Up until now I’ve overlooked the bigoted attitudes that sneak out of Faux Ma and Faux Pa once in a while. Their opinions of anyone who is different from them (racially, occupationally, religiously, politically, fashionably, etc.) are so outrageous they’re laughable.

But I’ve stopped laughing. There is something much more serious with which to contend, now that a realtor has been named and the search for oldster housing has begun in earnest. Boyfriend informed me that they are looking for townhomes in neighboring areas to us. While we have always lived in the same metropolitan area, it was nice to know they were at least a half-hour’s drive away. Now it is possible they could be ten minutes away, or less. They actually looked at a place not more than one mile from our house.

Best case scenario, they’ll settle upon something outside my fifteen-mile radius comfort zone. Worst case scenario, I’ll be talking to my neighbors, discussing the diminishing property values since those dang North Dakotan immigrants moved in.

July 16, 2006

Captain Jack Vs. Zorro

It's hot out - AND YOU NEED A POOL!! (Inside joke for those of you in the Twin Cities area who are familiar with the Watson's TV commercials.) Yes, very hot, and we don't have a pool. What better time to head off to the local movie theater and take in a good film? After all, most theaters keep their temperatures around 62 with a pleasant draft of the brisk air blowing on you at all times.

Boyfriend and I went to see Pirates of the Caribbean, Dead Man's Chest. We also rented some movies to view in the comfort of our 78 degree home (much more comfortable than the aforementioned breezy theater), one of which was The Legend of Zorro.

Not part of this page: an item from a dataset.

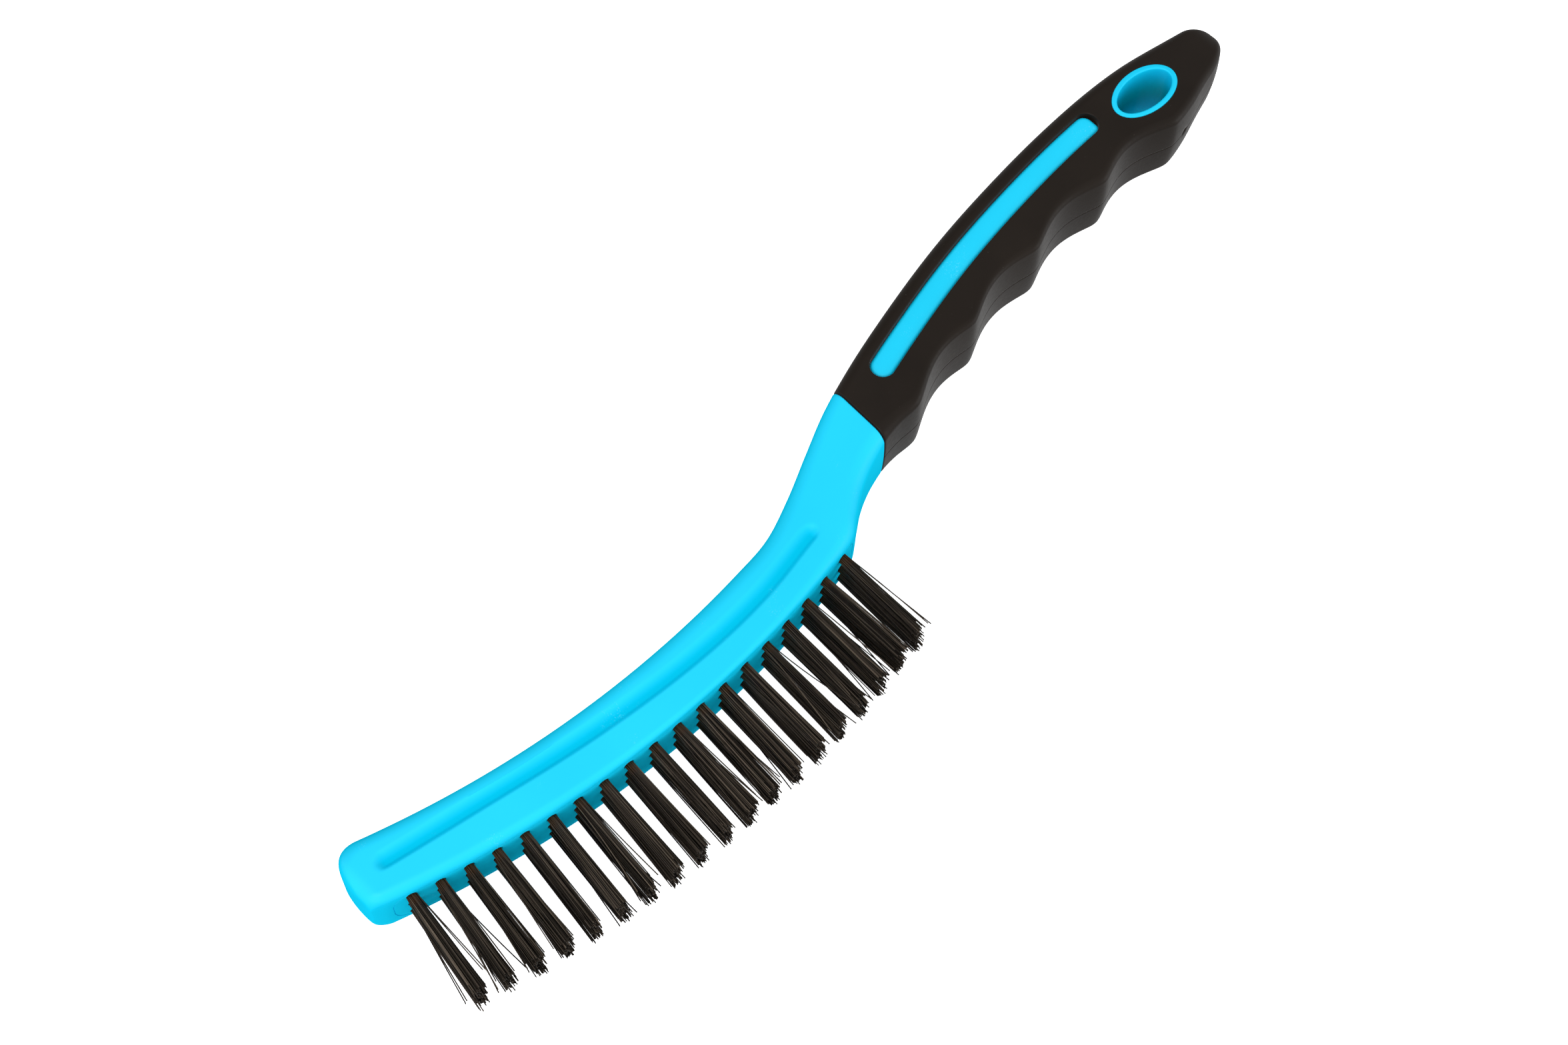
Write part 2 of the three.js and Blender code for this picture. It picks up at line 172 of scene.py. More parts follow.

After seeing both movies, I was compelled to decide which of the characters, Zorro or Captain Jack Sparrow, would be my love interest du jour. Sorry, Boyfriend, you know you're the love of my life, but a girl needs a movie boyfriend too. Besides, I know you have deep desires for Catherine Zeta-Jones and that you've been thinking of her nonstop since we watched Zorro. Who knows, you might have been lusting after that Elizabeth character in Pirates too. So there. Now I feel justified to continue with my assessments of Captain Jack Sparrow and Zorro.

Both embody the element of adventure, which very desireable. Who could be bored around either one of them? Both also have a sense of fashion I like, although I think Jack beats out Zorro on this one. While I love the cape and mask of Zorro, he was actually wearing pointy cowboy boots (something I will never tolerate on a man), and that overgrown Moe hairdo looks greasy and annoying. (Yes, Moe, as in the stooge.) I've never been a fan of dreadlocks, but Captain Jack keeps his dread-like hair contained in the very fabulous head scarf thing at all times. Jack also wears those sexy over-the-knee boots which would never be referred to as "shit kickers" as the pointy cowboy boots often are. Jack also has the jewelry on his side, wearing rings on every finger. He's flashy and flamboyant, where Zorro is dark and mysterious.

Then there is the sex-appeal category. Zorro looks like he's going to eat off the face of his kissing partner, where Jack displays an urgent, yet non-aggressive kissing style. Neither is wussy or "tender" about kissing. Both mean business, which I like, but at the end of a serious make-out session, I prefer to have retained my face.

What I really feel the need to assess, however, is the overall character of each man. Zorro is the savior of the world. He fights for justice. He is good, his opponents are evil. He is flawless in his ability to overcome obstacles. Jack, on the other hand, is the savior of himself. He fights only when there is no other way out of a situation. He basically covers his own ass, and his opponents are those, good or evil, who get in the way of his getting what he wants. He bumbles through fights, but nevertheless always finds his way clear of danger in the end. Bottom line, Zorro is for the greater good, Captain Jack is for himself.

The results: Zorro gets one point for the cape and mask. Jack gets two points for the bangles and boots, and another point for the eye liner. Zorro gets one point for kissing, only because he can probably be trained to not eat off his partner's face. Jack gets two points for kissing. Zorro gets one point for being altruistic and for the greater good. Jack gets twenty points for running a bad-ass ship and stopping at nothing to get what he wants.

Zorro - 3. Captain Jack - 25.

So, while Zorro is out saving the world from evil and destruction, Jack and I will be sailing on his dilapidated ship, drinking rum, making out, looking for treasures, and saving our own respective asses from dead guys with squid faces. Sounds dreamy. Really, I'm serious. Yo ho.

July 12, 2006

Can You Teach It To Decoupage?


My God, I just realized that I live in the wrong city. Chicago is where I ought to be. Where else would any woman want to be, if it can offer you a Crafty Beaver?

Mine is anything but crafty. It’s warm and cuddly, according to Boyfriend, but far from crafty. It never learned how to make a Popsicle stick house or a pinch pot. It can’t knit, crochet, or sew. It can’t braid or macramé. It can’t weave a basket or string beads into a necklace. The fact that I never even knew a beaver could be crafty leaves me feeling quite inadequate and ashamed.

I need to plan a trip to one of the Crafty Beaver stores in the Chicago area. Perhaps they can provide me with the tools I need to train my craft-challenged beaver. Maybe they have workshops! I would be so proud if I could fold an origami swan without using my hands. Wish me luck!